DATA EXCERPT:
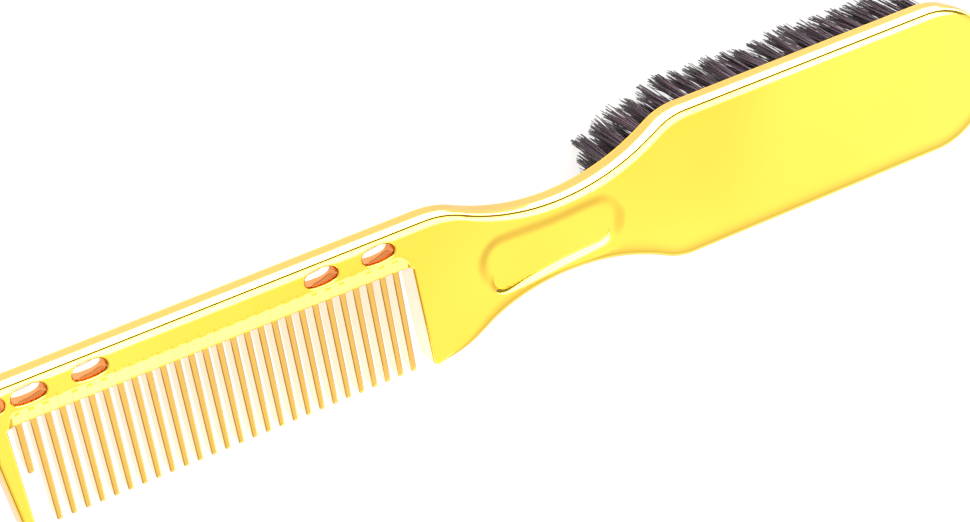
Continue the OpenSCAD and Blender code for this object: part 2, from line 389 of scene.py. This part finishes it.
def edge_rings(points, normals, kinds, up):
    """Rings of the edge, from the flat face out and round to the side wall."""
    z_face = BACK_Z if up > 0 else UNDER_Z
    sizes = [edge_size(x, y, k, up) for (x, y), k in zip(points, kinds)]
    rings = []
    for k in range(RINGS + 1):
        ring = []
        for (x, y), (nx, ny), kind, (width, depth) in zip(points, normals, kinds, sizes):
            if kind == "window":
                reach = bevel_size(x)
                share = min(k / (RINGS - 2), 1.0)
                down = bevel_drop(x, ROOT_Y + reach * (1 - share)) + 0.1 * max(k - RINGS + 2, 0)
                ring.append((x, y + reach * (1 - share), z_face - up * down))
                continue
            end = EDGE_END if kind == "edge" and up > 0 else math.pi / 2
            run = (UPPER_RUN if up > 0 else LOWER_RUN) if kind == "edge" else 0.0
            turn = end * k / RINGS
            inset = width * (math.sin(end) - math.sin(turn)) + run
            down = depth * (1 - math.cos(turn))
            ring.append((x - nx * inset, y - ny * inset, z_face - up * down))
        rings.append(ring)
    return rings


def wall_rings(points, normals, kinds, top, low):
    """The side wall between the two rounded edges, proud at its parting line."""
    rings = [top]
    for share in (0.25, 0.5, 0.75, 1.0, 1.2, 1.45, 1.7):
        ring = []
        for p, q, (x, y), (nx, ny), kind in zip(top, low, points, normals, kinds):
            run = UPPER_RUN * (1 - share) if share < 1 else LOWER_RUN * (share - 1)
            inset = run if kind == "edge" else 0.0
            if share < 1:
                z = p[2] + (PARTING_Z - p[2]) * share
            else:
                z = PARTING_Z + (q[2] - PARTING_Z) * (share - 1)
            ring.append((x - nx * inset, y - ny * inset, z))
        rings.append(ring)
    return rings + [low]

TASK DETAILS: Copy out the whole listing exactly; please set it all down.

RIGHT ANSWER:
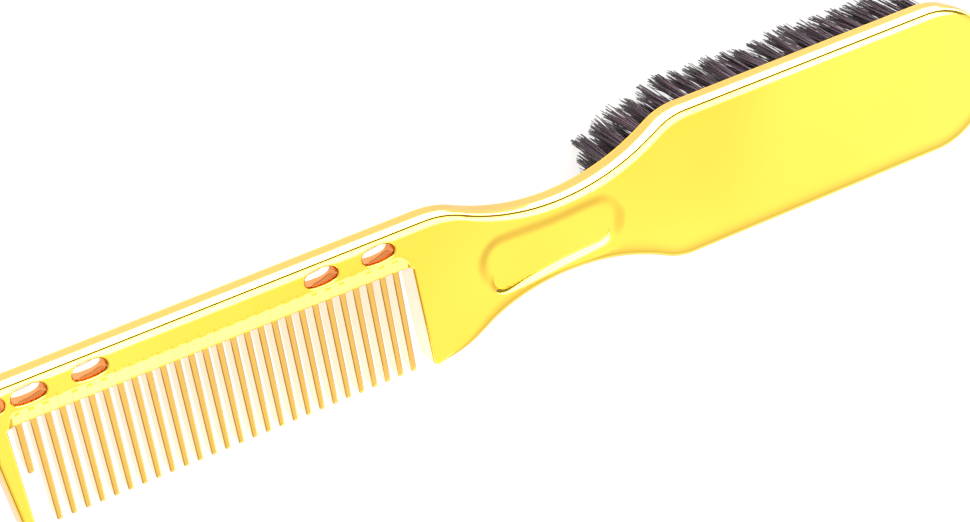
Continue the OpenSCAD and Blender code for this object: part 2, from line 389 of scene.py. This part finishes it.
def edge_rings(points, normals, kinds, up):
    """Rings of the edge, from the flat face out and round to the side wall."""
    z_face = BACK_Z if up > 0 else UNDER_Z
    sizes = [edge_size(x, y, k, up) for (x, y), k in zip(points, kinds)]
    rings = []
    for k in range(RINGS + 1):
        ring = []
        for (x, y), (nx, ny), kind, (width, depth) in zip(points, normals, kinds, sizes):
            if kind == "window":
                reach = bevel_size(x)
                share = min(k / (RINGS - 2), 1.0)
                down = bevel_drop(x, ROOT_Y + reach * (1 - share)) + 0.1 * max(k - RINGS + 2, 0)
                ring.append((x, y + reach * (1 - share), z_face - up * down))
                continue
            end = EDGE_END if kind == "edge" and up > 0 else math.pi / 2
            run = (UPPER_RUN if up > 0 else LOWER_RUN) if kind == "edge" else 0.0
            turn = end * k / RINGS
            inset = width * (math.sin(end) - math.sin(turn)) + run
            down = depth * (1 - math.cos(turn))
            ring.append((x - nx * inset, y - ny * inset, z_face - up * down))
        rings.append(ring)
    return rings


def wall_rings(points, normals, kinds, top, low):
    """The side wall between the two rounded edges, proud at its parting line."""
    rings = [top]
    for share in (0.25, 0.5, 0.75, 1.0, 1.2, 1.45, 1.7):
        ring = []
        for p, q, (x, y), (nx, ny), kind in zip(top, low, points, normals, kinds):
            run = UPPER_RUN * (1 - share) if share < 1 else LOWER_RUN * (share - 1)
            inset = run if kind == "edge" else 0.0
            if share < 1:
                z = p[2] + (PARTING_Z - p[2]) * share
            else:
                z = PARTING_Z + (q[2] - PARTING_Z) * (share - 1)
            ring.append((x - nx * inset, y - ny * inset, z))
        rings.append(ring)
    return rings + [low]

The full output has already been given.